2. Giving a time estimate is often taken as a commitment to provide the story in the given estimated time or less. Even if there’s some agreement in a team that nobody will be held to meet those criteria (that those are “just estimates”), developers will often struggle, even unconsciously, to meet those hours estimates. Using points supports the tacit agreement that estimates are to be used to help guide how much we can expect to deliver while not being tied to a specific time it will actually take to get these delivered.
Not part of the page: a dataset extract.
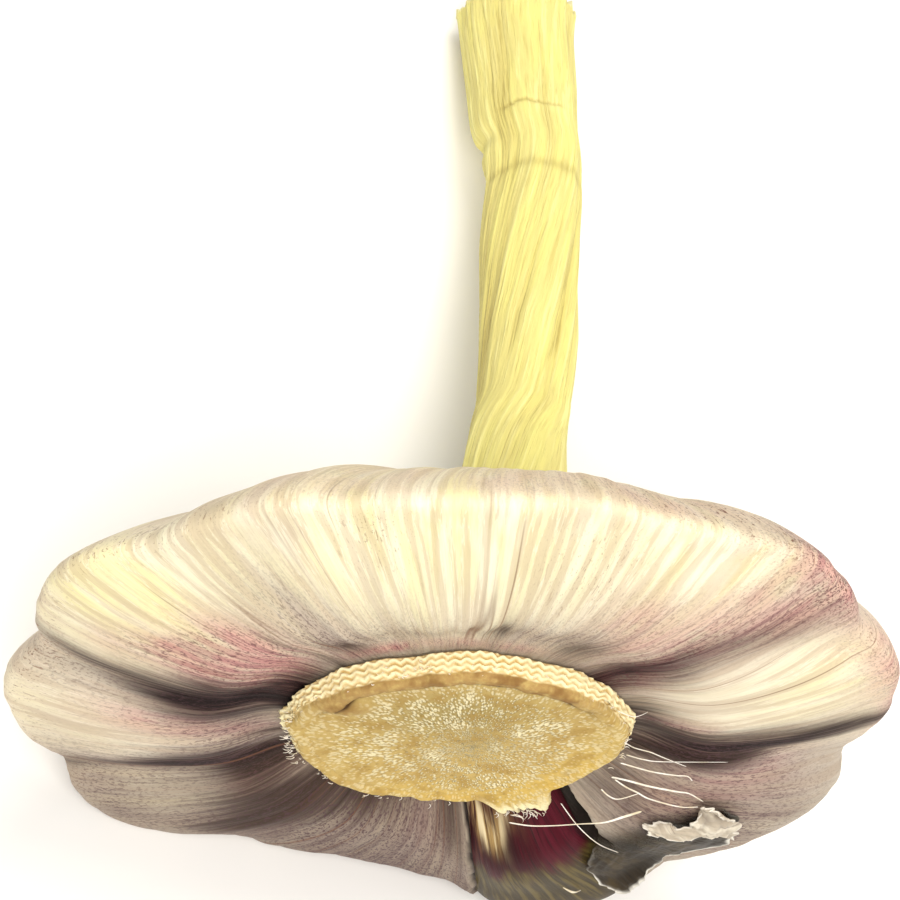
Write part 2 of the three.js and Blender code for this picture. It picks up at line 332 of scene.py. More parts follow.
def makeRootPlate():
    # Dried corky tissue under the bulb, cut flat: a golden tan face packed with the pale ends of old roots, and round
    # it the crimped cream feet of the skins. The eye gets rice-grain flecks that fan out of the middle, all matt. A
    # brown line under the raised ridge is painted shadow.
    material, tree, shader = newMaterial("dried root plate tissue", Roughness=0.8, Specular_IOR_Level=0.25)
    fan = addNode(tree, "Attribute", output="Vector", attribute_name="fan")
    coords = addNode(tree, "TexCoord", output="Object")
    patterns = addPatterns(tree, coords, [("soft", (260, 260, 260), 4), ("grit", (2300, 2300, 2300), 3),
                                          ("stain", (520, 520, 520), 3)])
    patterns |= addPatterns(tree, fan, [("fibre", (1, 1, 0.35), 3)])
    grains = addNode(tree, "TexVoronoi", {"Vector": fan, "Scale": 1.0, "Randomness": 0.9}, "Distance")
    # some grains are worn away, more so in patches
    patterns["grain"] = addNode(tree, "Math", {0: patterns["stain"], 1: 1.0, 2: grains}, operation="MULTIPLY_ADD")
    color = addLayers(tree, "c0a465", patterns, [
        ("all", "soft", 0.35, 0.65, 0.8, "c9ae69"),
        ("middle", "soft", 0.2, 0.5, 0.7, "988854"),
        ("gold", "stain", 0.3, 0.6, 0.8, "e0bd5e"),
        ("all", "stain", 0.5, 0.68, 0.6, "a27f3c"),
        ("face", "fibre", 0.46, 0.34, 0.6, "8f7334"),
        ("face", "grain", 1.03, 0.8, 0.9, "fcf0c4"),
        ("ridge", "grit", 0.25, 0.6, 0.75, "a5814d"),
        ("ridge", "stain", 0.46, 0.66, 0.7, "7f5a2e"),
        # painted shadow: a brown line along the step under the raised ridge
        ("step", "soft", 0.0, 0.2, 0.9, "4a3010"),
        ("crimp", "grit", 0.1, 0.3, 1.0, "c9a868"),
        ("crest", "soft", 0.1, 0.3, 1.0, "fff4c6"),
    ])
    face = addNode(tree, "Attribute", output="Fac", attribute_name="face")
    height = addNode(tree, "MapRange", {"Value": patterns["grain"], "From Min": 1.0, "From Max": 0.7})
    patterns["grainTop"] = addNode(tree, "Math", {0: height, 1: face}, operation="MULTIPLY")
    dressShader(tree, shader, color, patterns, [("grainTop", 0.12), ("grit", 0.1), ("stain", 0.2)])
    return material


def makeDryStalk():
    # Withered leaf sheaths round a hard stalk, dried in air: straw yellow and matt, with fibres that run along it and
    # slant where it twisted. The eye gets long pale and olive streaks and a few cross creases. Painted shade darkens
    # the stalk's left side, the hollows of its folds and its creases.
    material, tree, shader = newMaterial("dried garlic stalk", Roughness=0.65, Specular_IOR_Level=0.25)
    streak = addNode(tree, "Attribute", output="Vector", attribute_name="streak")
    patterns = addPatterns(tree, streak, [("broad", (2.6, 2.6, 3), 3), ("fibre", (9, 9, 3), 4),
                                          ("thread", (26, 26, 5), 4), ("pore", (60, 60, 60), 2)])
    color = addLayers(tree, "e4d988", patterns, [
        ("all", "broad", 0.4, 0.62, 0.8, "eee58a"),
        ("all", "fibre", 0.5, 0.66, 0.7, "f7f0a4"),
        ("all", "fibre", 0.44, 0.3, 0.6, "cdbc6c"),
        ("all", "thread", 0.42, 0.3, 0.45, "b8a45a"),
        # painted shade on the stalk's left side and in the hollows of its folds
        ("hollow", "fibre", 0.2, 0.6, 0.6, "c4b062"),
        ("hollow", "thread", 0.5, 0.38, 0.6, "a08c48"),
        # painted shade in the cross creases
        ("crease", "pore", 0.1, 0.5, 0.8, "97803c"),
        ("tip", "thread", 0.3, 0.6, 0.9, "fbf6dc"),
    ])
    dressShader(tree, shader, color, patterns, [("fibre", 0.22), ("thread", 0.08)])
    return material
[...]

This removes some of the mental burden imposed on the developers by hours estimates, and allows for variability in conditions, hiccups, roadblocks, etc.

One key point is that Agile development is based on trusting the development team and in promising the product owner that this trust will translate in a steady predictable stream of valuable output.

Also, if hours are required at any level of the organization that’s pondering if moving from man-hours based estimate to points-only estimates would make it impossible to figure out hours needed for billing, for example, it is always possible to devise some method to derive man-hours from historical point estimates against time spent on a sprint. (This alone would be a full topic for another post!)

In conclusion 
Time-based estimates may be invaluable to drive a business successfully at the business and reporting level, but the context of the development team and what is most effective there needs to be considered. In many cases, unit-less points-based estimates add significant value to the estimation and delivery approach. They can be an underestimated ally and performance driver for a team.